* [Aim of the exercise]:
Report each line of the data that includes the word "object".
○ ○ ○
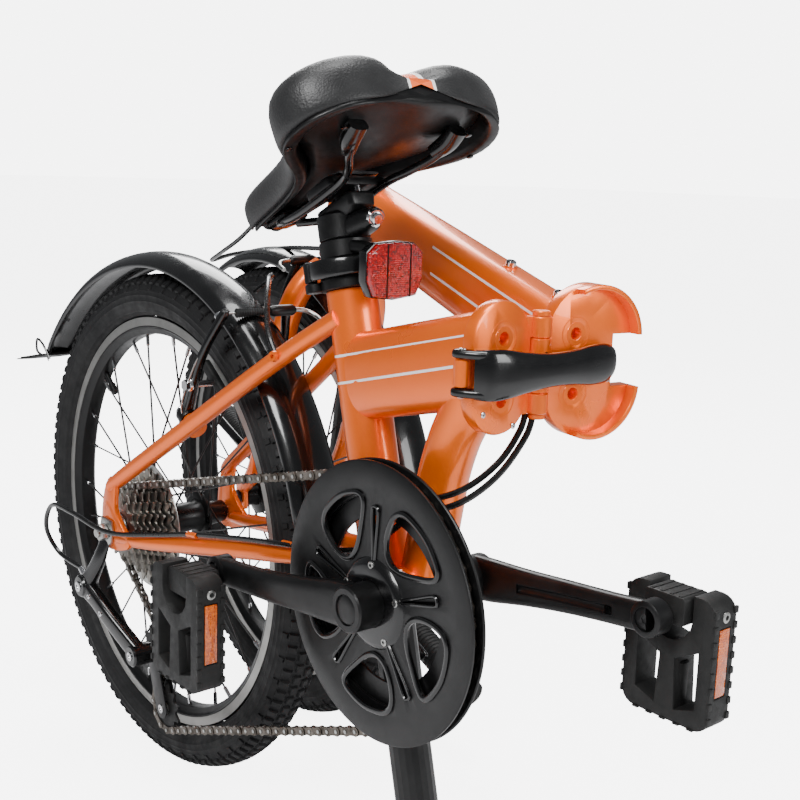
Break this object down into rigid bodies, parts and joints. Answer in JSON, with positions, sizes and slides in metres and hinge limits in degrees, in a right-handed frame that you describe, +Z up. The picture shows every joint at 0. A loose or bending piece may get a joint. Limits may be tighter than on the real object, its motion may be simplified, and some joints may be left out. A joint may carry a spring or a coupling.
{
  "type": "folding bicycle",
  "caption": "Orange folding bicycle in its folded pose, standing on its rear wheel and lowered seatpost, with folding frame, handlepost and pedals.",
  "frame": {"origin": "on the floor under the rear axle, in the middle plane of the rear wheel", "axes": "+X from the rear axle to the bottom bracket, +Y to the rider's left, +Z up"},
  "size_m": [0.9574, 0.4222, 0.6909],
  "materials": {
    "frame_paint": "glossy metallic orange paint",
    "black_alloy": "satin black",
    "black_plastic": "satin moulded black",
    "fender_plastic": "glossy black",
    "tyre": "matt black rubber with knobs",
    "rim_alloy": "black rim with machined brake track",
    "steel": "zinc plated",
    "hub_metal": "dark hub and spokes",
    "chain_steel": "brown-grey oiled steel",
    "saddle_vinyl": "grained black vinyl",
    "red_lens": "clear red reflector",
    "bar_metal": "black bar with rubber grips"
  },
  "bodies": {
    "rear_frame": {"seat_tube": "frame_paint", "bottom_bracket_shell": "frame_paint", "rear_main_tube": "frame_paint", "rear_hinge_plate": "frame_paint", "hinge_pin": "steel", "lower_strut": "frame_paint", "chainstay_right": "frame_paint", "chainstay_left": "frame_paint", "seatstay_right": "frame_paint", "seatstay_left": "frame_paint", "rear_fender": "fender_plastic", "rear_axle": "steel", "chain": "chain_steel", "seat_clamp": "black_alloy", "derailleur_body": "black_alloy", "derailleur_cage": "black_alloy"},
    "seat_lever": {"seat_clamp_lever": "black_alloy"},
    "seatpost": {"seatpost": "black_alloy", "seatpost_foot": "black_plastic"},
    "saddle_head": {"saddle_clamp": "black_alloy", "rear_reflector": "red_lens"},
    "saddle": {"saddle_rails": "black_alloy", "saddle_shell": "black_plastic", "saddle_cover": "saddle_vinyl"},
    "rear_wheel": {"rear_tyre": "tyre", "rear_rim": "rim_alloy", "rear_hub": "hub_metal"},
    "freewheel": {"freewheel": "chain_steel"},
    "jockey_upper": {"jockey_wheel_upper": "black_plastic"},
    "jockey_lower": {"jockey_wheel_lower": "black_plastic"},
    "rear_brake_right": {"rear_brake_arm_right": "black_alloy"},
    "rear_brake_left": {"rear_brake_arm_left": "black_alloy"},
    "crankset": {"crank_spindle": "steel", "chainring": "black_alloy", "chain_guard": "black_plastic", "crank_arm_right": "black_alloy", "crank_arm_left": "black_alloy"},
    "pedal_right": {"pedal_right": "black_plastic"},
    "pedal_left": {"pedal_left": "black_plastic"},
    "pedal_right_platform": {"pedal_right_platform": "black_plastic"},
    "pedal_left_platform": {"pedal_left_platform": "black_plastic"},
    "frame_latch": {"frame_latch_lever": "black_plastic"},
    "front_frame": {"front_hinge_plate": "frame_paint", "front_main_tube": "frame_paint", "head_tube": "frame_paint"},
    "fork": {"fork_steerer": "frame_paint", "fork_blade_right": "frame_paint", "fork_blade_left": "frame_paint", "front_axle": "steel", "front_fender": "fender_plastic"},
    "front_wheel": {"front_tyre": "tyre", "front_rim": "rim_alloy", "front_hub": "hub_metal"},
    "front_brake_right": {"front_brake_arm_right": "black_alloy"},
    "front_brake_left": {"front_brake_arm_left": "black_alloy"},
    "handlepost": {"handlepost_outer": "black_alloy"},
    "handlebar": {"handlepost_inner": "black_alloy", "handlebar": "bar_metal"},
    "brake_lever_right": {"brake_lever_right": "black_plastic"},
    "brake_lever_left": {"brake_lever_left": "black_plastic"}
  },
  "joints": [
    {"name": "seat_lever", "type": "hinge", "parent": "rear_frame", "child": "seat_lever", "pos_m": [0.27076, -0.02375, 0.50839], "axis": [0.2462, 0, -0.9692], "range_deg": [0, 100]},
    {"name": "seatpost_height", "type": "slide", "parent": "rear_frame", "child": "seatpost", "axis": [-0.2462, 0, 0.9692], "range_m": [0, 0.25]},
    {"name": "saddle_turn", "type": "hinge", "parent": "seatpost", "child": "saddle_head", "pos_m": [0.27245, 0, 0.58267], "axis": [-0.2462, 0, 0.9692], "range_deg": [0, 180]},
    {"name": "saddle_tilt", "type": "hinge", "parent": "saddle_head", "child": "saddle", "pos_m": [0.28, 0, 0.5915], "axis": [0, 1, 0], "range_deg": [-10, 10]},
    {"name": "rear_wheel_spin", "type": "hinge", "parent": "rear_frame", "child": "rear_wheel", "pos_m": [0, 0, 0.25], "axis": [0, 1, 0], "continuous": true},
    {"name": "crank_turn", "type": "hinge", "parent": "rear_frame", "child": "crankset", "pos_m": [0.3896, 0, 0.2919], "axis": [0, 1, 0], "range_deg": [-15, 110]},
    {"name": "freewheel_turn", "type": "hinge", "parent": "rear_frame", "child": "freewheel", "pos_m": [0, 0, 0.25], "axis": [0, 1, 0], "continuous": true},
    {"name": "jockey_upper_turn", "type": "hinge", "parent": "rear_frame", "child": "jockey_upper", "pos_m": [0.046, -0.0428, 0.135], "axis": [0, 1, 0], "continuous": true},
    {"name": "jockey_lower_turn", "type": "hinge", "parent": "rear_frame", "child": "jockey_lower", "pos_m": [0.066, -0.0428, 0.082], "axis": [0, 1, 0], "continuous": true},
    {"name": "pedal_right_turn", "type": "hinge", "parent": "crankset", "child": "pedal_right", "pos_m": [0.22053, -0.076, 0.27413], "axis": [0, 1, 0], "continuous": true},
    {"name": "pedal_left_turn", "type": "hinge", "parent": "crankset", "child": "pedal_left", "pos_m": [0.55867, 0.061, 0.30967], "axis": [0, 1, 0], "continuous": true},
    {"name": "pedal_right_fold", "type": "hinge", "parent": "pedal_right", "child": "pedal_right_platform", "pos_m": [0.22053, -0.112, 0.27113], "axis": [-1, 0, 0], "range_deg": [0, 90]},
    {"name": "pedal_left_fold", "type": "hinge", "parent": "pedal_left", "child": "pedal_left_platform", "pos_m": [0.55867, 0.097, 0.31467], "axis": [1, 0, 0], "range_deg": [0, 90]},
    {"name": "main_fold", "type": "hinge", "parent": "rear_frame", "child": "front_frame", "pos_m": [0.463, 0.036, 0.475], "axis": [0, 0, 1], "range_deg": [-169.5, 0]},
    {"name": "frame_latch", "type": "hinge", "parent": "rear_frame", "child": "frame_latch", "pos_m": [0.4615, -0.0375, 0.475], "axis": [0, 0, 1], "range_deg": [-102, 0]},
    {"name": "steering", "type": "hinge", "parent": "front_frame", "child": "fork", "pos_m": [0.0035, 0.15778, 0.25], "axis": [0.3038, -0.0563, 0.9511], "range_deg": [-8, 10]},
    {"name": "front_wheel_spin", "type": "hinge", "parent": "fork", "child": "front_wheel", "pos_m": [-0.0333, 0.1616, 0.24996], "axis": [-0.1033, -0.9943, -0.0259], "continuous": true},
    {"name": "handlepost_fold", "type": "hinge", "parent": "fork", "child": "handlepost", "pos_m": [0.10971, 0.16107, 0.65609], "axis": [-0.7496, -0.6377, 0.1775], "range_deg": [-176.5, 0]},
    {"name": "handlepost_height", "type": "slide", "parent": "handlepost", "child": "handlebar", "axis": [-0.3053, 0.1323, -0.943], "range_m": [-0.08, 0]},
    {"name": "brake_lever_right", "type": "hinge", "parent": "handlebar", "child": "brake_lever_right", "pos_m": [0.07306, 0.22245, 0.13626], "axis": [0.3127, 0.5528, 0.7724], "range_deg": [0, 11], "stiffness_Nm_per_rad": 2},
    {"name": "brake_lever_left", "type": "hinge", "parent": "handlebar", "child": "brake_lever_left", "pos_m": [-0.21009, 0.24928, 0.23168], "axis": [-0.3127, -0.5528, -0.7724], "range_deg": [0, 11], "stiffness_Nm_per_rad": 2},
    {"name": "rear_brake_right", "type": "hinge", "parent": "rear_frame", "child": "rear_brake_right", "pos_m": [0.103, -0.0415, 0.382], "axis": [-0.893, 0, 0.45], "range_deg": [0, 2.5], "stiffness_Nm_per_rad": 2},
    {"name": "rear_brake_left", "type": "hinge", "parent": "rear_frame", "child": "rear_brake_left", "pos_m": [0.103, 0.0415, 0.382], "axis": [0.893, 0, -0.45], "range_deg": [0, 2.5], "stiffness_Nm_per_rad": 2},
    {"name": "front_brake_right", "type": "hinge", "parent": "fork", "child": "front_brake_right", "pos_m": [0.03474, 0.19352, 0.41352], "axis": [0.9471, -0.0904, -0.3079], "range_deg": [0, 2.5], "stiffness_Nm_per_rad": 2},
    {"name": "front_brake_left", "type": "hinge", "parent": "fork", "child": "front_brake_left", "pos_m": [0.02585, 0.10801, 0.4113], "axis": [-0.9471, 0.0904, 0.3079], "range_deg": [0, 2.5], "stiffness_Nm_per_rad": 2}
  ],
  "couplings": [
    {"joint": "freewheel_turn", "follows": "crank_turn", "ratio": 2.4},
    {"joint": "jockey_upper_turn", "follows": "crank_turn", "ratio": -4.3636},
    {"joint": "jockey_lower_turn", "follows": "crank_turn", "ratio": 4.3636},
    {"joint": "frame_latch", "follows": "main_fold", "ratio": 0.6},
    {"joint": "rear_brake_right", "follows": "brake_lever_right", "ratio": 0.22727},
    {"joint": "rear_brake_left", "follows": "brake_lever_right", "ratio": 0.22727},
    {"joint": "front_brake_right", "follows": "brake_lever_left", "ratio": 0.22727},
    {"joint": "front_brake_left", "follows": "brake_lever_left", "ratio": 0.22727}
  ]
}
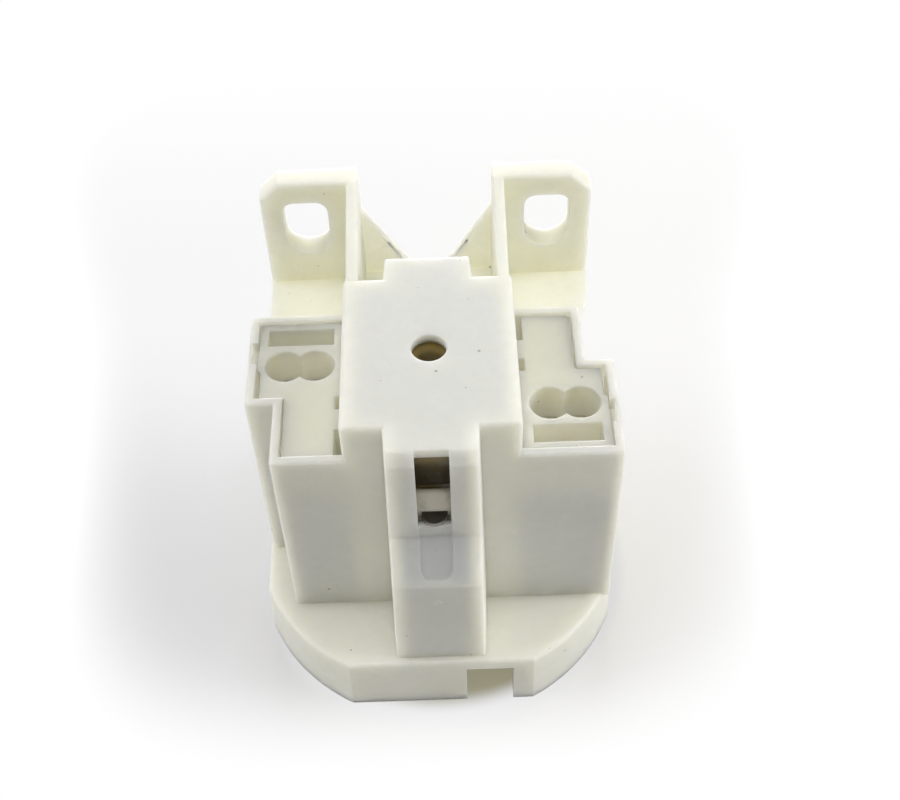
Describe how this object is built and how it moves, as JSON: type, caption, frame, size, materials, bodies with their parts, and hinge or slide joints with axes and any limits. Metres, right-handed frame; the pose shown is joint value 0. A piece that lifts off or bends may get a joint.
○ ○ ○
* [Written response]:
Break this object down into rigid bodies, parts and joints. Answer in JSON, with positions, sizes and slides in metres and hinge limits in degrees, in a right-handed frame that you describe, +Z up. The picture shows every joint at 0. A loose or bending piece may get a joint. Limits may be tighter than on the real object, its motion may be simplified, and some joints may be left out. A joint may carry a spring or a coupling.
Describe how this object is built and how it moves, as JSON: type, caption, frame, size, materials, bodies with their parts, and hinge or slide joints with axes and any limits. Metres, right-handed frame; the pose shown is joint value 0. A piece that lifts off or bends may get a joint.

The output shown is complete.